Money and Admissions

With the shock waves from the William Rick Singer admissions conspiracy still reverberating from the set of ‘Desperate Housewives’ and the walls of PIMCO to the water polo office at USC and the women’s soccer room at Yale, it’s as good a time as any to assess the role of financial influence on college admissions.

The admissions system is subject to people constantly pushing the very limit of whatever legal boundaries have been set. Many make their own rules and defy convention aggressively and proudly. They’re intent on getting an edge no matter the game or circumstance.

One such example is Michael Lynton, a former Sony CEO and Harvard University graduate. In 2013 Sony’s archives were hacked exposing Mr. Lynton’s efforts to improve his daughter’s chances of getting into Harvard or Brown University. Mr. Lynton contacted Tom Rothman, chairman of TriStar Productions, a Brown alum and a member of Brown’s board of trustees, who set up a meeting for Mr. Lynton with the President of Brown, Christina Paxson. Mr. Lynton proposed making a $1 million donation to create a scholarship for a full-need student, and Maise Lynton was admitted into the Brown Class of 2019. (You may visit the Sony Archives in Wikileaks at https://wikileaks.org/sony/emails/?q=brown+university&mfrom=&mto=&title=&notitle=&date=&nofrom=&noto=&count=50&sort=0#searchresult and follow Michael’s journey in getting his daughter into Brown.)

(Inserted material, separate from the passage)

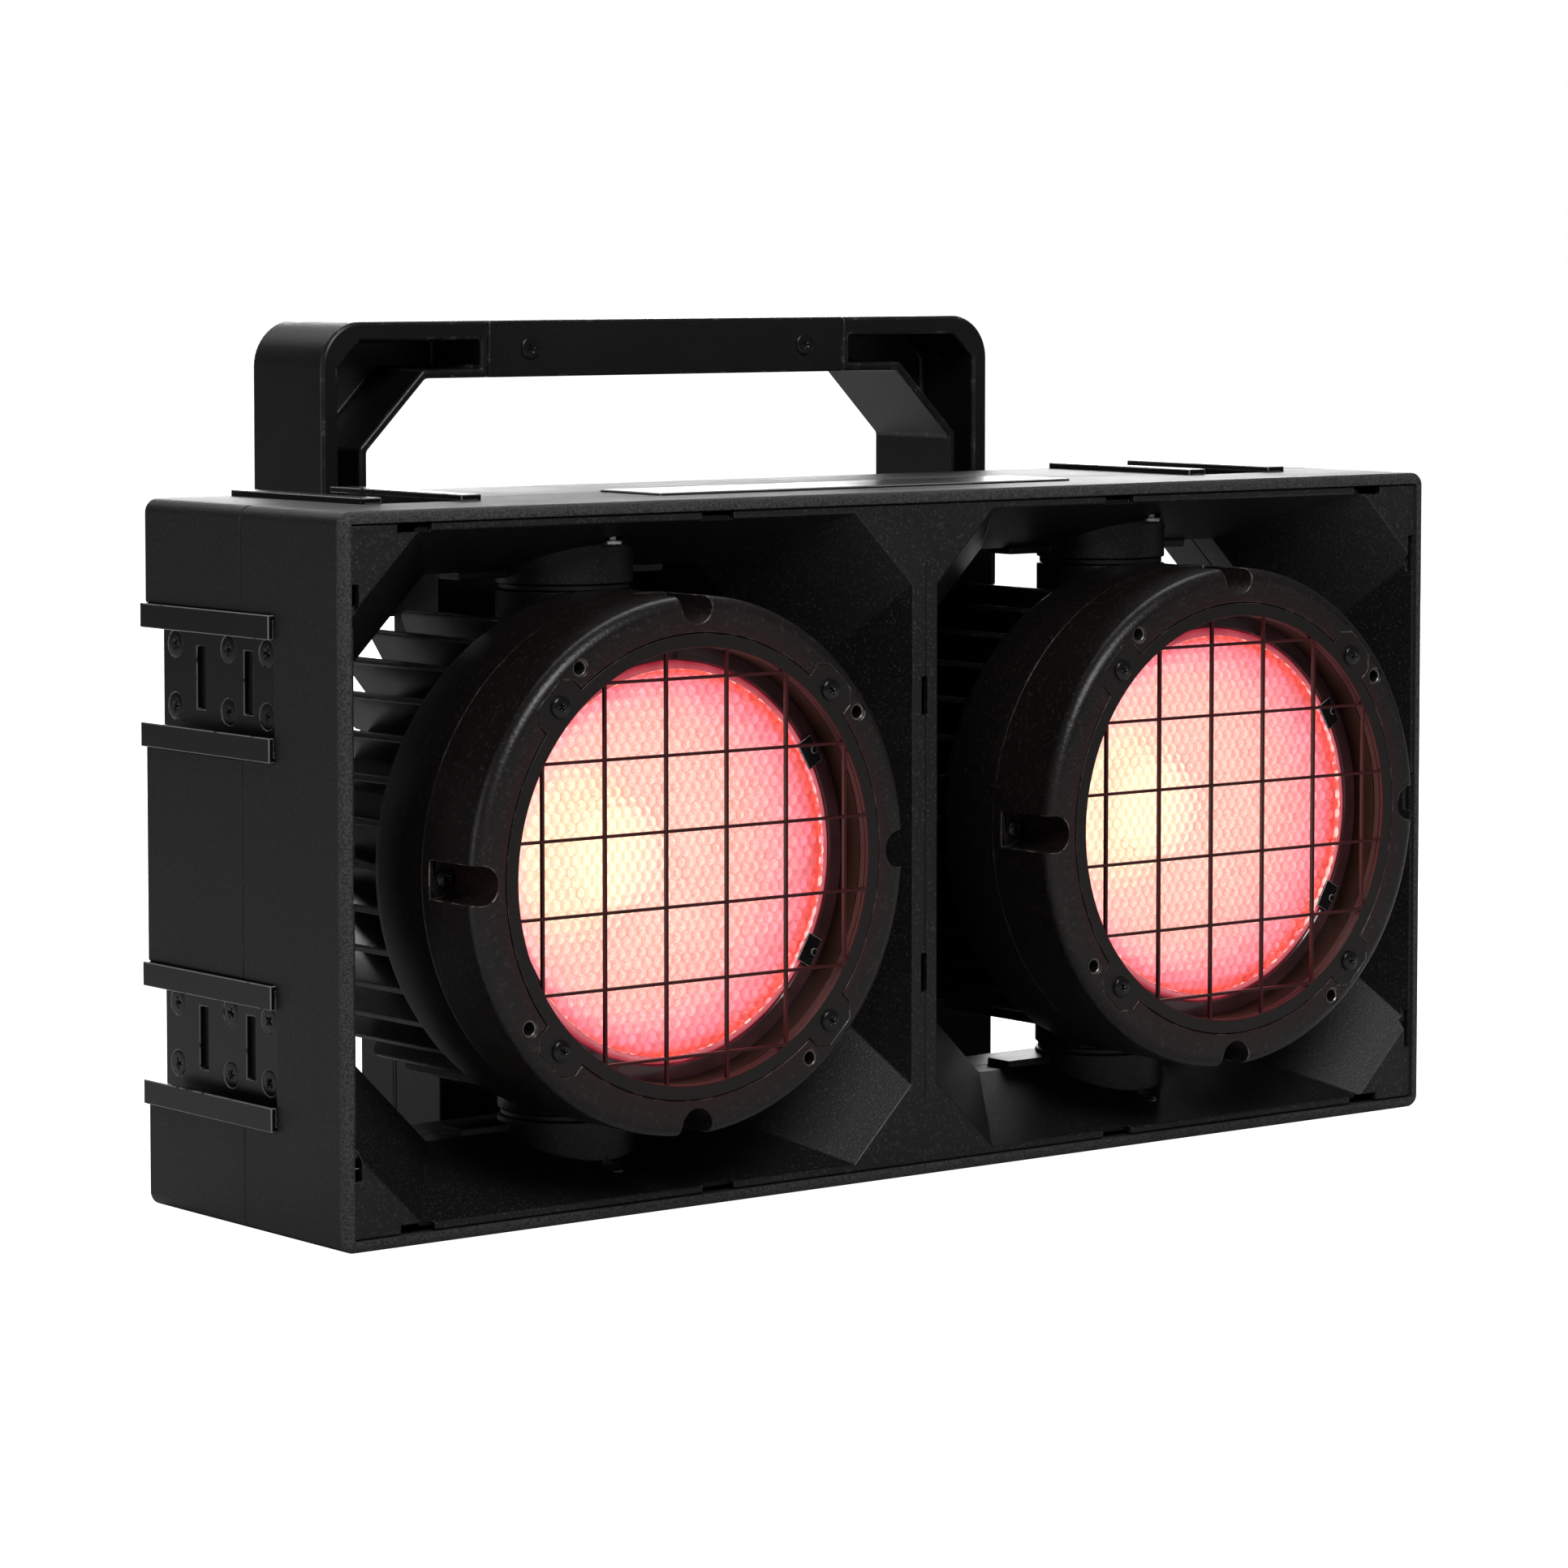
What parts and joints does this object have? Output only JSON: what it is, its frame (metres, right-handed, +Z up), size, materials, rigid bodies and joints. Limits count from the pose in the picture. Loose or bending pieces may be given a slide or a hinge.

Harvard and the application of Jared Kushner, the son-in-law to Donald Trump and the heir to a billion- dollar real estate investment fortune, are not far different from Brown and the application of Maise Lynton. According to ProPublica, an online investigative reporting site, Charles Kushner, Jared’s father, gave Harvard a $2.5 million donation in 1998, right after the admission of Jared. Records indicate that Charles pledged this money after he had met with Neil Rudenstine, the Harvard president at the time.

So, there is a model, based on two documented cases of students who gained coveted positions in the most selective schools. Propose a donation, meet with the president, get admitted and make the promised donation.  

Then there are the advantages of being a legacy (alumni and faculty relatives) of a college. At Brown, The Brown Daily Herald reported that the school’s fund-raising office arranged meetings between faculty members and applicants who were legacies or connected with wealthy donors associated with the fund-raising department. In certain instances, faculty were encouraged by the fund-raising office to write letters on behalf of various applicants to admissions. According to Darrell West, a former Brown faculty member who was part of these fund raising-faculty connections: “…the wealthy students had admissions advantages over the average applicant because the latter were not getting one-on-one meetings with faculty members or special consideration by the admissions office.”

Another monied means of gaining advantage in certain applicant pools is by paying full price. ‘Need aware’ or ‘need-sensitive’ schools (some costing upwards of $75-80,000 a year) look favorably on candidates who can foot the bill. These would include such schools as Boston University, Carleton, Colgate, GWU, Reed, Smith and Tufts.

Elizabeth Myers Houston, on the Oberlin (another ‘need aware’ college) admission’s blog explains the practice: “We do accept some students on the edge of admissibility because they can contribute to the costs of an Oberlin education. On the other hand, we invariably find ourselves wait-listing or denying some students each year who are otherwise well qualified and appealing, due to a high level of financial need.”

Playing and paying the system is allowable. Manipulating and gaming the system by setting up false recruited athlete ploys, as did William Rick Singer, is not.